The White House said allowing trans people to transition and serve openly posed “too great a risk to military effectiveness”.

One transgender former Navy SEAL, Kristin Beck, labelled the decision “bullshit”.

She told Business Insider that the US government had been “intentionally confusing” in its communication around the policy, and challenged the idea that trans soldiers were any less effective in their positions.

“I was a Navy SEAL for 20 years,” Beck said. “I was pretty lethal.”

“Let’s meet face-to-face and you tell me I’m not worthy. Transgender doesn’t matter. Do your service.”

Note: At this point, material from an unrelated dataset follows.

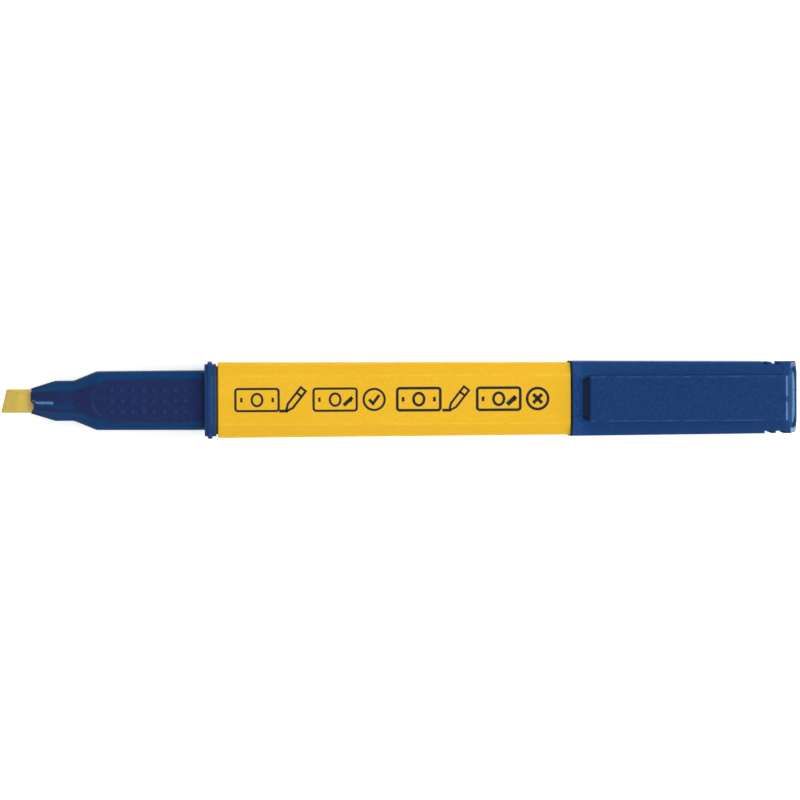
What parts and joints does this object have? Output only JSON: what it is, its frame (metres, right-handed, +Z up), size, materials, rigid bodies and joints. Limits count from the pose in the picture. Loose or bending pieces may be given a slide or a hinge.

Trans army veteran Charlotte Clymer tweeted her dismay at the decision.

“As a military veteran and transgender American, I am heartbroken,” she said.

“This is a hateful and cowardly policy based on the terrible reasoning of a White House that has spent the past two years constantly seeking to harm transgender people. There is no excuse for this.”

Former Blackhawk helicopter pilot Brynne Tannehill wrote in The New York Times that the decision “probably marks the end of almost 10 years of trying to find a way to serve my country in uniform again.”

Army Captain Jennifer Peace, who features in the upcoming documentary TransMilitary, said in an interview on CNN that the decision to ban trans troops – like past bans on women and gay people serving – only serves to weaken the military.

“There was a time [when] trans people couldn’t serve, but we have moved past that. We’ve said that these people are capable of serving, and it’s obvious that we are because we have been doing so.”

The legal challenge to the ban will continue in the lower courts, but in the meantime the ban has been allowed to go ahead, meaning the issue may not be resolved for years.